*DATA SECTION*.

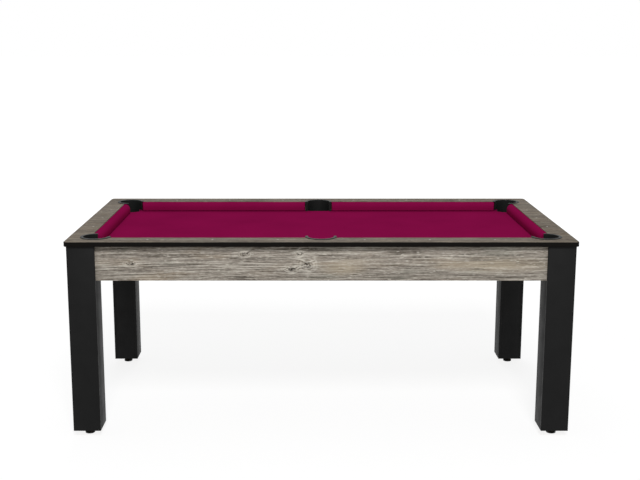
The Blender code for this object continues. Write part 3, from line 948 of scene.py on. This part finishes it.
# %% Cushion section and places
middle_end = abs(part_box("cushion_front_left")[1].x)
SHORT_RAIL_END = {"trim": 0.0, "run": 0.025}
LONG_RAIL_END = {"trim": 0.0, "run": 0.009}
MIDDLE_END = {"trim": cheek_edge + CHEEK_GAP - middle_end, "run": 0.003}
STATION_STEP = 0.022
END_FOLD = 0.0016
CUSHION_SECTION_SHARES = (
    (0.0, 0.06),
    (0.05, 0.02),
    (0.14, 0.0),
    (0.30, 0.0),
    (0.48, 0.025),
    (0.64, 0.075),
    (0.78, 0.155),
    (0.88, 0.25),
    (0.95, 0.36),
    (0.985, 0.47),
    (1.0, 0.58),
    (1.0, 0.70),
    (0.995, 0.83),
    (0.985, 0.93),
    (0.98, 0.985),
    (0.975, 1.0),
    (0.93, 1.0),
    (0.50, 1.0),
    (0.0, 1.0),
)
CUSHIONS = (
    ("front_left", 0, LONG_RAIL_END, MIDDLE_END),
    ("front_right", 0, MIDDLE_END, LONG_RAIL_END),
    ("right_end", 1, SHORT_RAIL_END, SHORT_RAIL_END),
    ("back_right", 2, LONG_RAIL_END, MIDDLE_END),
    ("back_left", 2, MIDDLE_END, LONG_RAIL_END),
    ("left_end", 3, SHORT_RAIL_END, SHORT_RAIL_END),
)
print("middle cushion ends", round(middle_end, 4), "cheeks reach", round(cheek_edge, 4))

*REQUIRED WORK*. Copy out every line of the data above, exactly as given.

*FULL RESPONSE*.
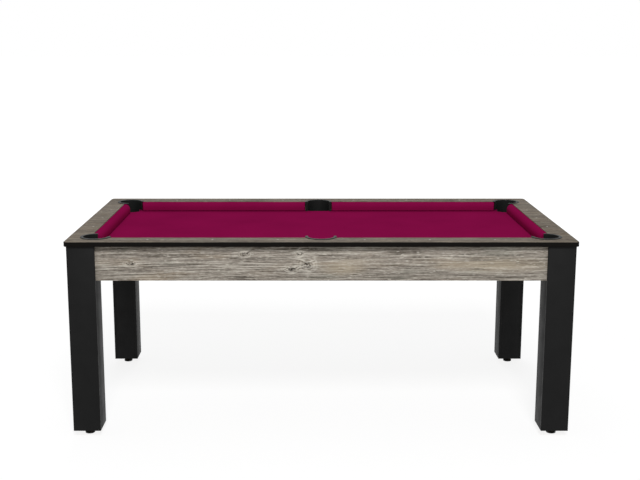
The Blender code for this object continues. Write part 3, from line 948 of scene.py on. This part finishes it.
# %% Cushion section and places
middle_end = abs(part_box("cushion_front_left")[1].x)
SHORT_RAIL_END = {"trim": 0.0, "run": 0.025}
LONG_RAIL_END = {"trim": 0.0, "run": 0.009}
MIDDLE_END = {"trim": cheek_edge + CHEEK_GAP - middle_end, "run": 0.003}
STATION_STEP = 0.022
END_FOLD = 0.0016
CUSHION_SECTION_SHARES = (
    (0.0, 0.06),
    (0.05, 0.02),
    (0.14, 0.0),
    (0.30, 0.0),
    (0.48, 0.025),
    (0.64, 0.075),
    (0.78, 0.155),
    (0.88, 0.25),
    (0.95, 0.36),
    (0.985, 0.47),
    (1.0, 0.58),
    (1.0, 0.70),
    (0.995, 0.83),
    (0.985, 0.93),
    (0.98, 0.985),
    (0.975, 1.0),
    (0.93, 1.0),
    (0.50, 1.0),
    (0.0, 1.0),
)
CUSHIONS = (
    ("front_left", 0, LONG_RAIL_END, MIDDLE_END),
    ("front_right", 0, MIDDLE_END, LONG_RAIL_END),
    ("right_end", 1, SHORT_RAIL_END, SHORT_RAIL_END),
    ("back_right", 2, LONG_RAIL_END, MIDDLE_END),
    ("back_left", 2, MIDDLE_END, LONG_RAIL_END),
    ("left_end", 3, SHORT_RAIL_END, SHORT_RAIL_END),
)
print("middle cushion ends", round(middle_end, 4), "cheeks reach", round(cheek_edge, 4))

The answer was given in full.